Bernard DeVoto

Bernard DeVoto

Blog URL: https://mappingliteraryutah.org/utah-writers/bernard-devoto

   Ogden, UT

Bernard Augustine DeVoto, born January 11, 1897 in Ogden, Utah, was a significant American historian, memoirist, columnist, teacher, and journalist. The son of a Catholic father and Mormon mother, Devoto grew up with an appreciation for the Utah culture that surrounded him, focusing much of his literary efforts in writing about the Mormon tradition and the land that gave birth to it. He left his home state after attending the University of Utah for one year, transferring to Harvard University as a member of the Class of 1918. Service in the Army during World War I briefly interrupted his education, and he later returned to school, graduating in 1920.

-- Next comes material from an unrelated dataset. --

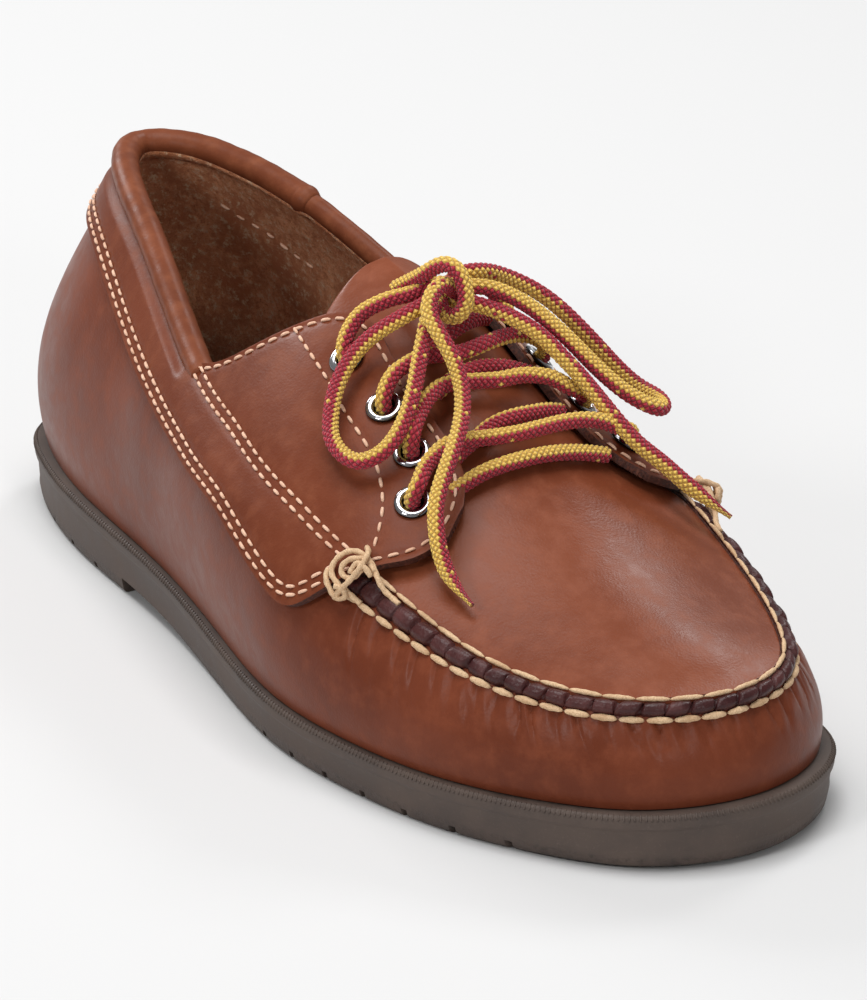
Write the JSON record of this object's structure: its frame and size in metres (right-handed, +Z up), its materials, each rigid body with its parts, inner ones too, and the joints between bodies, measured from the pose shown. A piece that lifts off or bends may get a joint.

While working as an English instructor at Northwestern University, DeVoto began publishing articles, writing his novel The Crooked Mile under the nom de plume John August. He resigned from his post at Northwestern in 1927 and moved with his wife, Avis, to Massachusetts to work as a writer. In 1932 DeVoto published Mark Twain’s America, which led to his appointment as unpaid literary curator for the Mark Twain Estate, a position he held from 1938 to 1946. A series of articles he wrote for Harper’s Magazine turned into the regular column, "The Easy Chair," which he wrote from 1935 until his death in 1955. Devoto left Massachusetts for a two-year stint in New York city as the editor of the Saturday Review of Literature from 1936 to 1938.

Considered by some to be a dedicated contrarian, DeVoto was known for his angry pushback against those who earned his ire, be it the enemies of civil liberty, those who would destroy public lands, populists, the FBI, McCarthyism, progressive colleges, and Southern revisionists. He justified his approach in a February 13, 1937 editorial for The Saturday Review, saying: “I distrust absolutes. Rather, I long ago passed from distrust of them to opposition. And with them let me include prophecy, simplification, generalization, abstract logic, and especially the habit of mind which consult theory first and experience only afterward.”

Between 1943 and 1953, DeVoto wrote a trilogy that documented the history of the West, including The Year of Decision: 1846 (1943); Across the Wide Missouri (1947), for which he won a Pulitzer Prize; and The Course of Empire (1952). In the summer of 1946 DeVoto traveled back West with his wife and two young sons to research the impact of politics on public lands. He spent the next eight years documenting his work in many articles, while also promoting natural resource conservation.

DeVoto counted among the people who admired him Wallace Stegner, who published his biography in 1974. DeVoto died of a ruptured aortic aneurysm on November 13, 1955 at the age of 58.